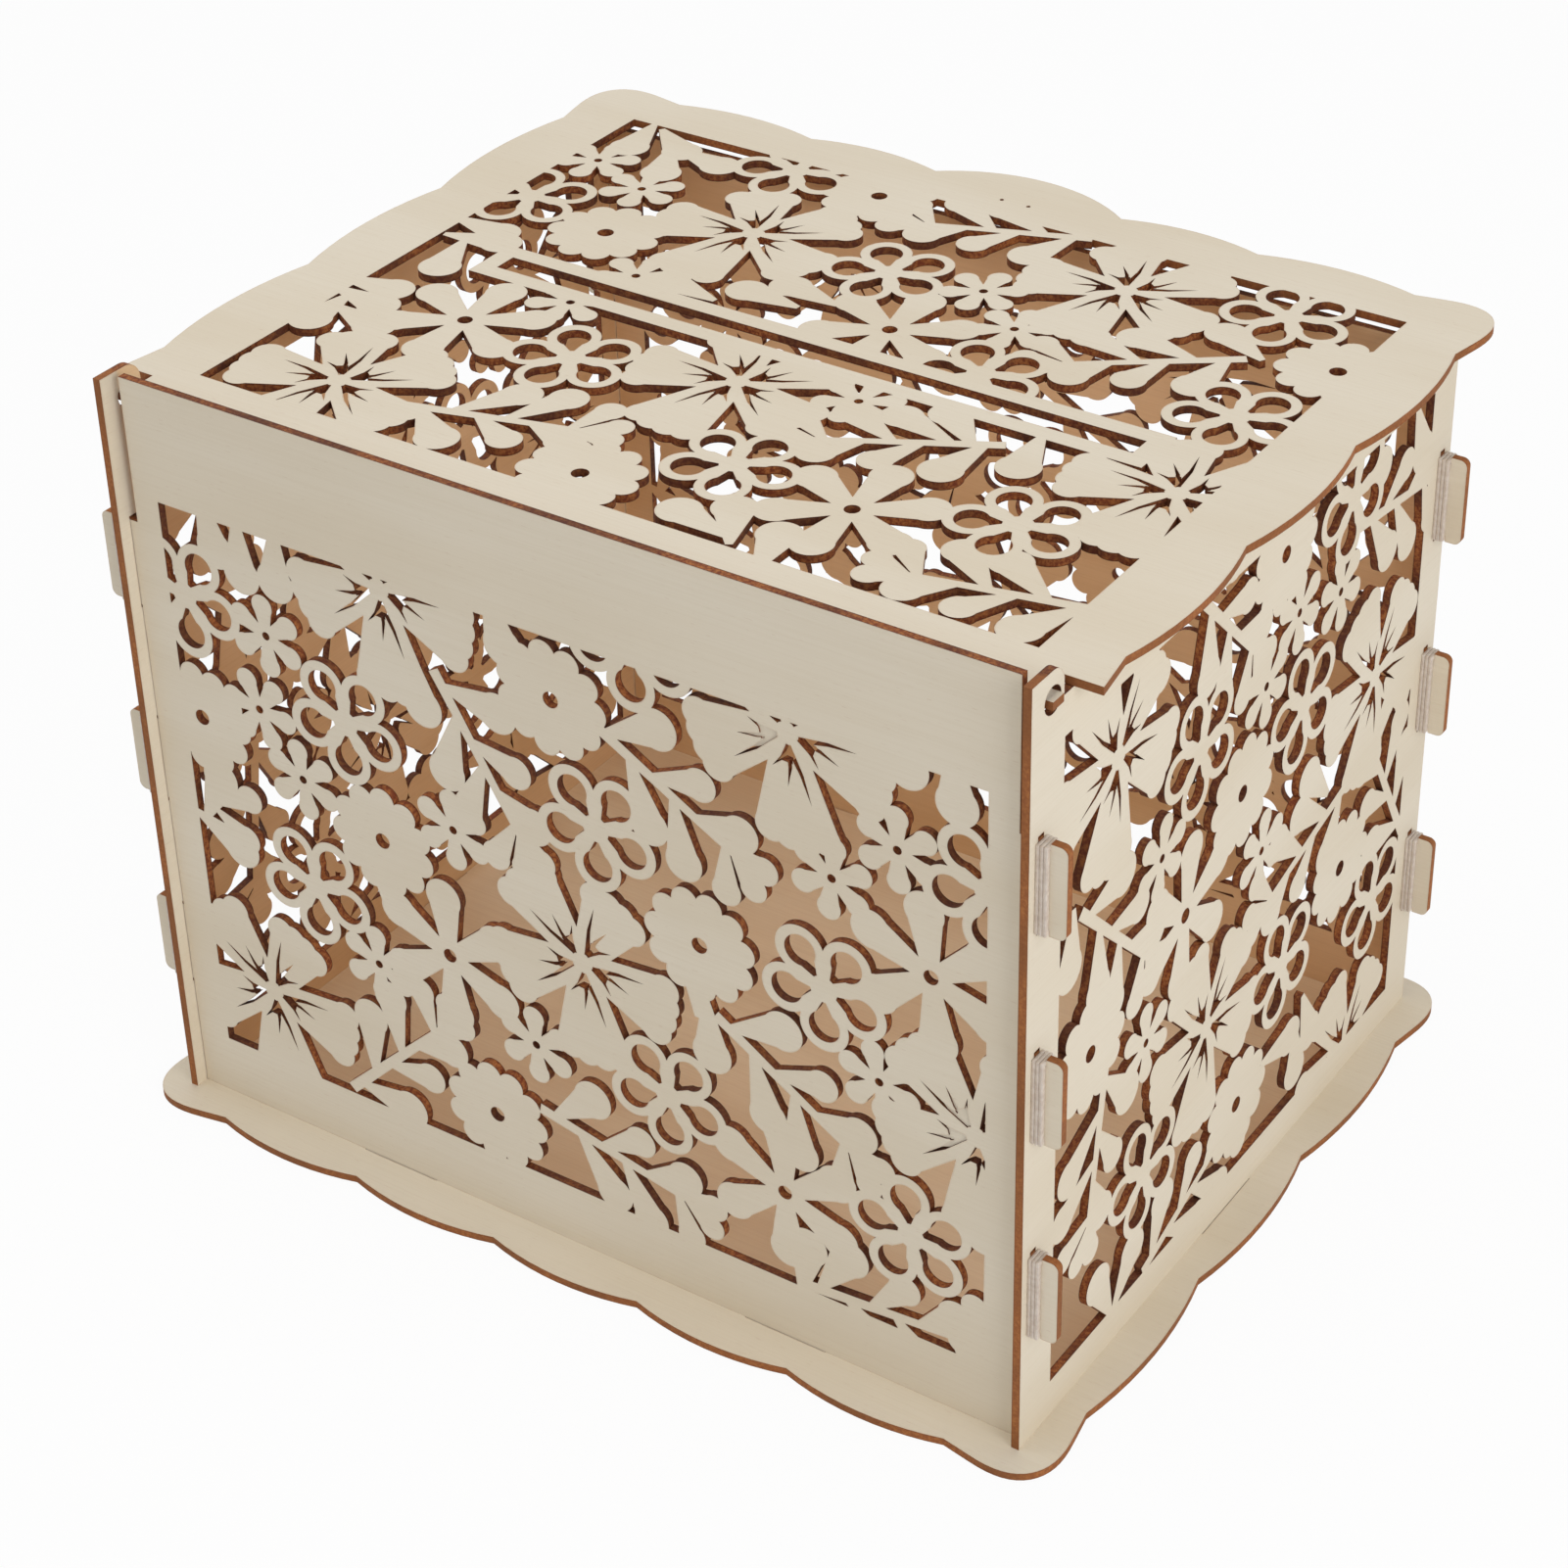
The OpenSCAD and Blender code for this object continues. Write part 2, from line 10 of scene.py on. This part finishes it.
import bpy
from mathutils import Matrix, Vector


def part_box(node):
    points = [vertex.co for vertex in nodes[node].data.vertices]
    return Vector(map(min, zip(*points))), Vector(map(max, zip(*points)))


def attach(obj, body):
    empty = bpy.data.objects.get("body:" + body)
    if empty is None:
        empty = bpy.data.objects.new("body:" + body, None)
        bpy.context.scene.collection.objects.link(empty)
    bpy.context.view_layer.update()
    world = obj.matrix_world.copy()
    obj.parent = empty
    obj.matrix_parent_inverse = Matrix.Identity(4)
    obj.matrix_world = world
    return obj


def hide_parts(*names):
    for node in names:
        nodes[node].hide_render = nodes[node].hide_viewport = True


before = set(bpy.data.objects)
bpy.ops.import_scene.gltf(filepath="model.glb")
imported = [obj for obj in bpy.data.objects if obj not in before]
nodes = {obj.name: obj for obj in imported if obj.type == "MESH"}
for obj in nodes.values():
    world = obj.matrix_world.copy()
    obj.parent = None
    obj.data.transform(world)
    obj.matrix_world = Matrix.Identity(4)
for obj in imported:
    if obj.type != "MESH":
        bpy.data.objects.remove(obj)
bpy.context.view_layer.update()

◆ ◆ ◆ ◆

**REQUIRED TASK**
Produce an exact copy of the whole listing.

**RESPONSE TO THE EXERCISE**
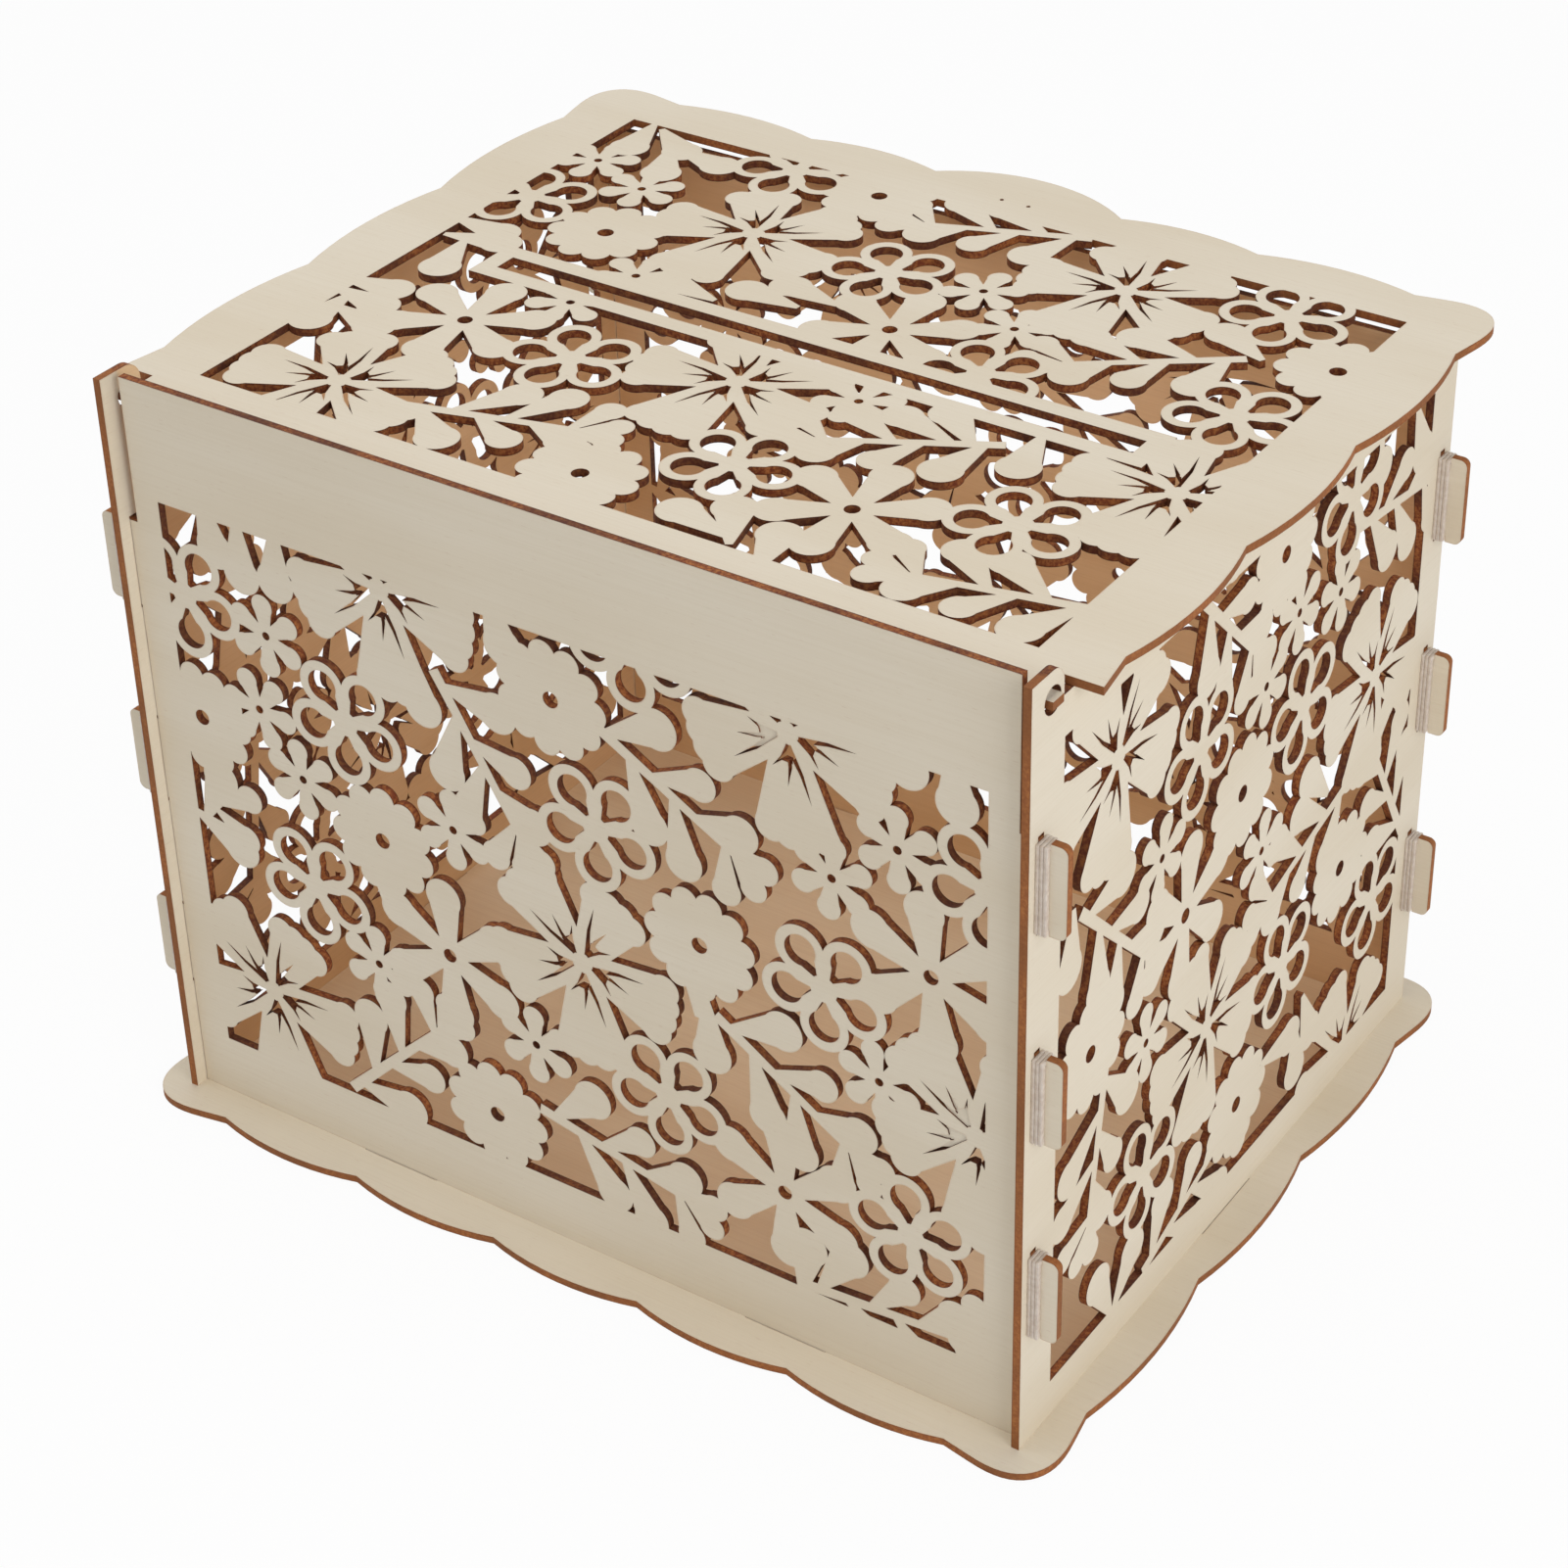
The OpenSCAD and Blender code for this object continues. Write part 2, from line 10 of scene.py on. This part finishes it.
import bpy
from mathutils import Matrix, Vector


def part_box(node):
    points = [vertex.co for vertex in nodes[node].data.vertices]
    return Vector(map(min, zip(*points))), Vector(map(max, zip(*points)))


def attach(obj, body):
    empty = bpy.data.objects.get("body:" + body)
    if empty is None:
        empty = bpy.data.objects.new("body:" + body, None)
        bpy.context.scene.collection.objects.link(empty)
    bpy.context.view_layer.update()
    world = obj.matrix_world.copy()
    obj.parent = empty
    obj.matrix_parent_inverse = Matrix.Identity(4)
    obj.matrix_world = world
    return obj


def hide_parts(*names):
    for node in names:
        nodes[node].hide_render = nodes[node].hide_viewport = True


before = set(bpy.data.objects)
bpy.ops.import_scene.gltf(filepath="model.glb")
imported = [obj for obj in bpy.data.objects if obj not in before]
nodes = {obj.name: obj for obj in imported if obj.type == "MESH"}
for obj in nodes.values():
    world = obj.matrix_world.copy()
    obj.parent = None
    obj.data.transform(world)
    obj.matrix_world = Matrix.Identity(4)
for obj in imported:
    if obj.type != "MESH":
        bpy.data.objects.remove(obj)
bpy.context.view_layer.update()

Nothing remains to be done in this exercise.